Figure out how many lines of the material below contain the word "from". Answer with the number only.
Start DATA SECTION
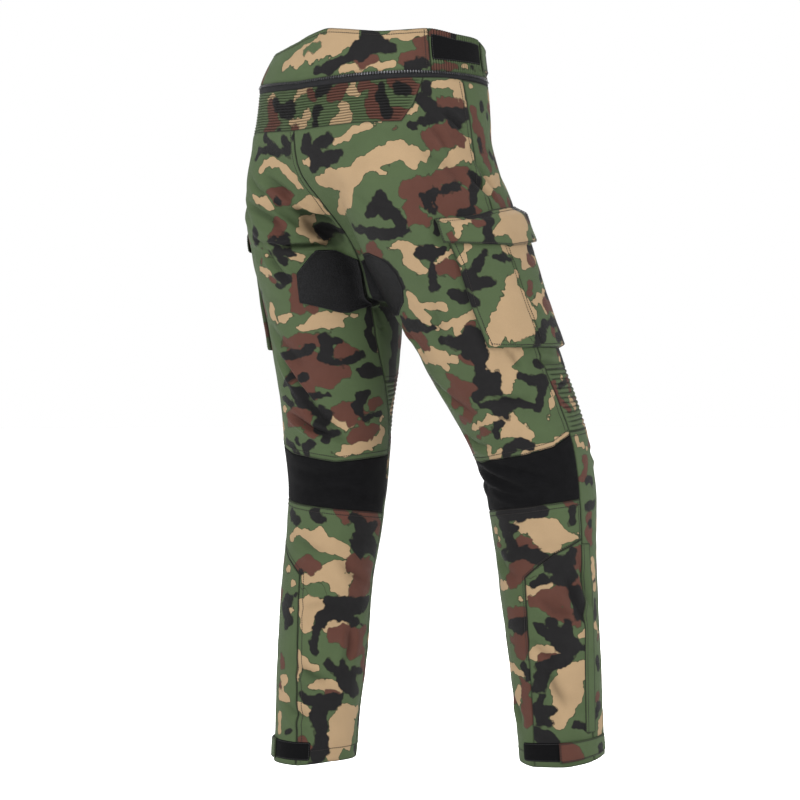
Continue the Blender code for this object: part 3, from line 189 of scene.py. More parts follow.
# Creases: side, points along it as height and direction (the leg's turn is added), depth out (minus is a trough), half width,
# and how much of a bulge runs beside it (minus: on the other side).
CREASES = [
    # seat and thigh of the wearer's left, pulled towards the crotch
    ("L", [(-0.164, 95), (-0.190, 109), (-0.212, 118)], -0.0032, 0.0065, 0.8),
    ("L", [(-0.168, 81), (-0.188, 90), (-0.202, 100)], -0.0024, 0.0060, 0.6),
    ("L", [(-0.207, 80), (-0.226, 97), (-0.240, 105)], -0.0040, 0.0050, 0.9),
    ("L", [(-0.212, 101), (-0.226, 110), (-0.240, 118)], -0.0034, 0.0050, 0.8),
    ("L", [(-0.200, 108), (-0.208, 122), (-0.218, 136)], 0.0058, 0.0085, 0.0),
    ("L", [(-0.214, 107), (-0.222, 121), (-0.231, 136), (-0.236, 142)], -0.0060, 0.0055, 0.0),
    ("L", [(-0.228, 118), (-0.243, 129), (-0.254, 142), (-0.266, 152)], -0.0105, 0.0100, 0.0),
    ("L", [(-0.263, 84), (-0.272, 103), (-0.270, 118), (-0.266, 143)], -0.0062, 0.0044, 1.0),
    ("L", [(-0.204, 74), (-0.236, 97), (-0.262, 112)], -0.0026, 0.0080, 0.7),
    ("L", [(-0.196, 60), (-0.214, 70), (-0.236, 84)], -0.0022, 0.0070, 0.7),
    ("L", [(-0.254, 80), (-0.290, 94), (-0.322, 103)], -0.0036, 0.0058, 0.8),
    ("L", [(-0.430, 64), (-0.476, 77), (-0.513, 94)], -0.0046, 0.0062, 0.8),
    ("L", [(-0.486, 74), (-0.522, 95), (-0.552, 124)], -0.0036, 0.0070, 0.8),
    ("L", [(-0.516, 56), (-0.539, 86), (-0.556, 122)], -0.0046, 0.0052, 0.9),
    ("L", [(-0.380, 60), (-0.412, 74), (-0.450, 92)], -0.0022, 0.0100, 0.6),
    ("L", [(-0.330, 165), (-0.360, 174), (-0.392, 180)], -0.0036, 0.0080, 0.5),
    # hip and seat of the wearer's right
    ("R", [(-0.166, 3), (-0.188, -6), (-0.207, -17)], -0.0026, 0.0060, 0.8),
    ("R", [(-0.150, -8), (-0.172, -15), (-0.196, -26)], -0.0022, 0.0065, 0.7),
    ("R", [(-0.086, 18), (-0.098, 8), (-0.114, -1)], -0.0028, 0.0050, 0.8),
    ("R", [(-0.104, 30), (-0.122, 22), (-0.146, 16)], -0.0020, 0.0060, 0.7),
    ("R", [(-0.140, 44), (-0.162, 22), (-0.192, 8)], -0.0016, 0.0110, 0.5),
    ("R", [(-0.196, 92), (-0.220, 80), (-0.232, 62)], -0.0014, 0.0110, 0.5),
    ("R", [(-0.252, 112), (-0.276, 120), (-0.300, 134)], -0.0030, 0.0085, 0.6),
    ("R", [(-0.350, 70), (-0.396, 76), (-0.440, 86)], -0.0018, 0.0110, 0.6),
    ("R", [(-0.388, 137), (-0.406, 120), (-0.428, 112)], -0.0034, 0.0075, 0.7),
    ("R", [(-0.422, 30), (-0.436, 27), (-0.450, 25)], -0.0024, 0.0055, 0.8),
    ("R", [(-0.440, 14), (-0.439, -6), (-0.443, -30)], -0.0020, 0.0050, 0.6),
    ("R", [(-0.490, 68), (-0.495, 50), (-0.496, 26)], -0.0024, 0.0060, 0.7),
    ("R", [(-0.470, 124), (-0.500, 104), (-0.520, 84)], -0.0024, 0.0090, 0.6),
    ("R", [(-0.540, 130), (-0.560, 108), (-0.566, 84)], -0.0026, 0.0070, 0.6),
    # back-knee stretch panels
    ("R", [(-0.596, 124), (-0.614, 88), (-0.632, 52)], -0.0030, 0.0075, 0.9),
    ("R", [(-0.583, 108), (-0.598, 64), (-0.616, 22)], -0.0026, 0.0070, 0.8),
    ("R", [(-0.624, 108), (-0.638, 72), (-0.646, 40)], -0.0022, 0.0060, 0.8),
    ("R", [(-0.604, 160), (-0.612, 140), (-0.626, 118)], -0.0030, 0.0070, 0.8),
    ("L", [(-0.600, 58), (-0.612, 104), (-0.606, 146)], -0.0022, 0.0080, 0.8),
    ("L", [(-0.637, 74), (-0.629, 112), (-0.641, 160)], -0.0020, 0.0070, 0.8),
    # lower legs
    ("R", [(-0.752, 24), (-0.789, 16), (-0.822, 1)], -0.0034, 0.0080, 0.8),
    ("R", [(-0.734, 5), (-0.775, 0), (-0.803, -8)], -0.0026, 0.0065, 0.7),
    ("R", [(-0.786, 62), (-0.805, 41), (-0.816, 14)], -0.0024, 0.0085, 0.7),
    ("R", [(-0.888, 60), (-0.920, 50), (-0.948, 36)], -0.0034, 0.0100, 0.8),
    ("R", [(-0.846, 78), (-0.868, 60), (-0.884, 40)], -0.0022, 0.0090, 0.6),
    ("R", [(-0.936, 132), (-0.954, 118), (-0.976, 108)], -0.0026, 0.0080, 0.7),
    ("R", [(-0.720, 120), (-0.744, 104), (-0.760, 84)], -0.0020, 0.0090, 0.6),
    ("L", [(-0.834, 150), (-0.860, 152), (-0.886, 147)], -0.0028, 0.0080, 0.8),
    ("L", [(-0.890, 80), (-0.905, 102), (-0.915, 124)], -0.0030, 0.0070, 0.8),
    ("L", [(-0.808, 76), (-0.799, 104), (-0.802, 132)], -0.0018, 0.0090, 0.6),
    ("L", [(-0.730, 122), (-0.755, 144), (-0.768, 174)], -0.0026, 0.0085, 0.7),
    ("L", [(-0.944, 60), (-0.962, 84), (-0.966, 112)], -0.0022, 0.0080, 0.7),
    ("L", [(-0.700, 60), (-0.716, 84), (-0.722, 110)], -0.0018, 0.0085, 0.6),
    # front: pulled from the crotch to the hips, above and below the knees, and at the ankles
    ("R", [(-0.262, -158), (-0.240, -132), (-0.212, -104)], -0.0040, 0.0070, 0.8),
    ("R", [(-0.282, -156), (-0.272, -130), (-0.252, -98)], -0.0036, 0.0065, 0.8),
    ("R", [(-0.300, -150), (-0.306, -124), (-0.300, -94)], -0.0030, 0.0070, 0.7),
    ("R", [(-0.330, -160), (-0.352, -134), (-0.366, -108)], -0.0030, 0.0080, 0.7),
    ("R", [(-0.112, -70), (-0.146, -58), (-0.186, -50)], -0.0018, 0.0090, 0.6),
    ("R", [(-0.410, -60), (-0.424, -90), (-0.420, -124)], -0.0024, 0.0080, 0.7),
    ("R", [(-0.572, -40), (-0.586, -78), (-0.578, -116)], -0.0034, 0.0065, 0.8),
    ("R", [(-0.612, -130), (-0.630, -96), (-0.626, -60)], -0.0024, 0.0080, 0.7),
    ("R", [(-0.700, -60), (-0.730, -84), (-0.764, -96)], -0.0020, 0.0090, 0.6),
    ("R", [(-0.846, -130), (-0.868, -104), (-0.874, -74)], -0.0024, 0.0090, 0.7),
    ("R", [(-0.950, -50), (-0.968, -84), (-0.966, -124)], -0.0028, 0.0075, 0.8),
    ("L", [(-0.254, -158), (-0.236, -130), (-0.204, -100)], -0.0038, 0.0068, 0.8),
    ("L", [(-0.280, -156), (-0.264, -128), (-0.246, -96)], -0.0034, 0.0070, 0.8),
    ("L", [(-0.304, -152), (-0.300, -122), (-0.310, -90)], -0.0028, 0.0072, 0.7),
    ("L", [(-0.336, -156), (-0.350, -132), (-0.372, -112)], -0.0028, 0.0080, 0.7),
    ("L", [(-0.120, -64), (-0.150, -54), (-0.180, -52)], -0.0020, 0.0085, 0.6),
    ("L", [(-0.404, -64), (-0.418, -92), (-0.424, -120)], -0.0022, 0.0080, 0.7),
    ("L", [(-0.574, -48), (-0.582, -84), (-0.590, -118)], -0.0032, 0.0065, 0.8),
    ("L", [(-0.620, -128), (-0.632, -92), (-0.620, -64)], -0.0022, 0.0080, 0.7),
    ("L", [(-0.716, -58), (-0.734, -86), (-0.750, -104)], -0.0020, 0.0085, 0.6),
    ("L", [(-0.834, -126), (-0.860, -100), (-0.862, -72)], -0.0024, 0.0085, 0.7),
    ("L", [(-0.952, -54), (-0.962, -88), (-0.972, -120)], -0.0026, 0.0075, 0.8),
]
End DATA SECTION
• [RESULT OF THIS EXERCISE]: 2